Chris Argyris documented this pattern as “espoused theory versus theory in use.” [Link]

The truth lives in behavior, not statements.

How to Avoid the Trap: Turning Revealed Preferences Into Better Decisions

1. Stop accepting verbal alignment as alignment

Amazon solved this by requiring written alignment through six page narratives. [Link] If someone will not commit in writing, they are not aligned.

2. Run decision pre mortems

Based on Gary Klein’s research, pre mortems force hidden risks and incentives into the open.[Link] Ask:

  • What behavior would contradict this
  • Who benefits if this fails
  • What incentive might undermine it

3. Build friction into special requests

Atlassian and Shopify use portfolio scorecards that require public tradeoffs for every exception. [Link, Link] This prevents hidden work from overwhelming teams.

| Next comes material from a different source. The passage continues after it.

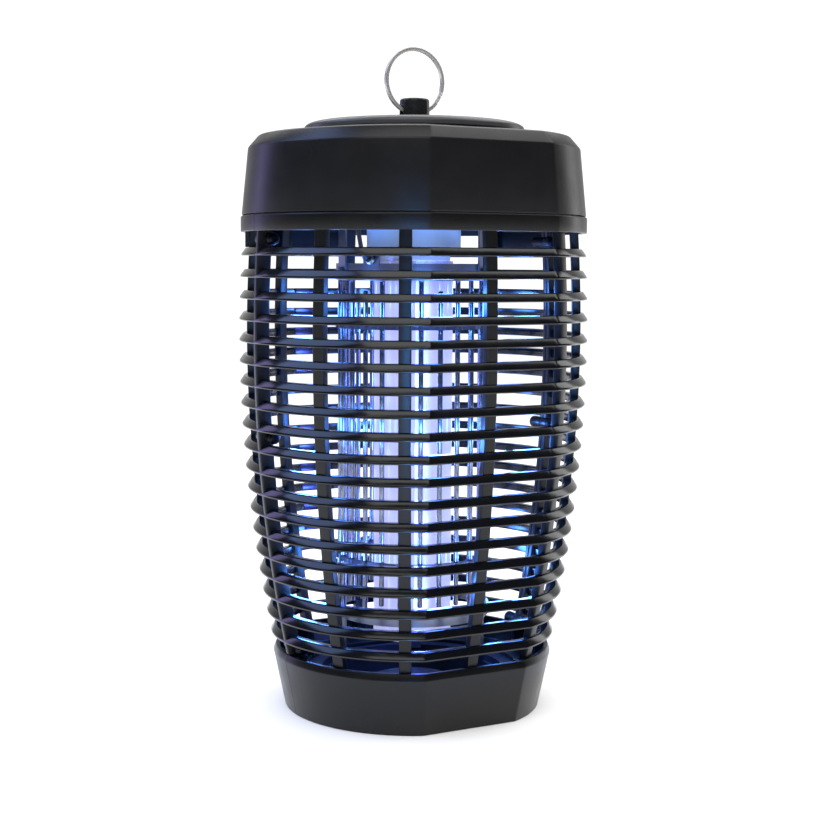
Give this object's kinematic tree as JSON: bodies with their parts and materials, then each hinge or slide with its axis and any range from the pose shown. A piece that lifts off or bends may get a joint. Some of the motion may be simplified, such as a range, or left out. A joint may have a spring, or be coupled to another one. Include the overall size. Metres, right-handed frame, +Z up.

4. Tie every priority to measurable outcomes

Google’s Project Aristotle showed that clarity and structure drive performance. Link Metrics force real preferences into daylight.

5. Ask for preferred failure mode

The UK Government Digital Service used this approach to uncover real priorities, often revealing that speed and usability mattered more than perfect accuracy. [Link]

When to Accept Revealed Preferences Instead of Fighting Them

1. Accept it when executive behavior is consistent

If leaders consistently act one way, that behavior is the strategy. Microsoft under Steve Ballmer said innovation mattered, but behavior optimized for Windows and Office. Satya Nadella highlighted this in Hit Refresh. [Link]

2. Accept it when culture contradicts the stated strategy

Clayton Christensen’s The Innovator’s Dilemma shows that organizations follow cultural and economic incentives, not aspirational strategy. [Link]

If firefighting culture dominates, you will get firefighting, not platforms.

3. Accept it when it reveals real power structures

The real org chart is the list of who can successfully redirect a team’s time.

4. Accept it when it reflects external pressure

Fintech leaders stated that velocity mattered until regulators forced compliance to become the true priority. [Link]

Sometimes the revealed preference is survival.

Delivery Happens When You Lead With Reality, Not Rhetoric

Every organization claims it values delivery. Yet delivery consistently fails in the gap between what leaders say they want and what their behavior actually supports.

If a leader claims focus but adds side work, delivery slips.
If a sponsor claims predictability but changes scope constantly, delivery stalls.
If a steering group claims platform maturity but rewards firefighting, delivery dies.

Delivery is not about tools or talent.
Delivery is a revealed preference problem.

Organizations deliver when behavior aligns with the strategy.
When calendars match the roadmap.
When exceptions have a cost.
When incentives reinforce the plan.

Great organizations feel calm and predictable because behavior supports commitments.
Weak organizations feel chaotic because behavior contradicts them.

Closing the gap between stated and revealed preferences is the single most important delivery intervention a leader can make.

Delivery Is What You Prove, Not What You Announce

Every organization carries two delivery strategies:

  1. The one written in slides.
  2. The one enforced through behavior.

Only the second one ships.

If you want real delivery, build around what people actually do.
Hold leaders accountable to behavioral alignment.
Confront contradictions early.
Design your operating model around reality, not aspiration.

Once behavior and strategy match, delivery stops being a goal and becomes the natural byproduct of how the organization works.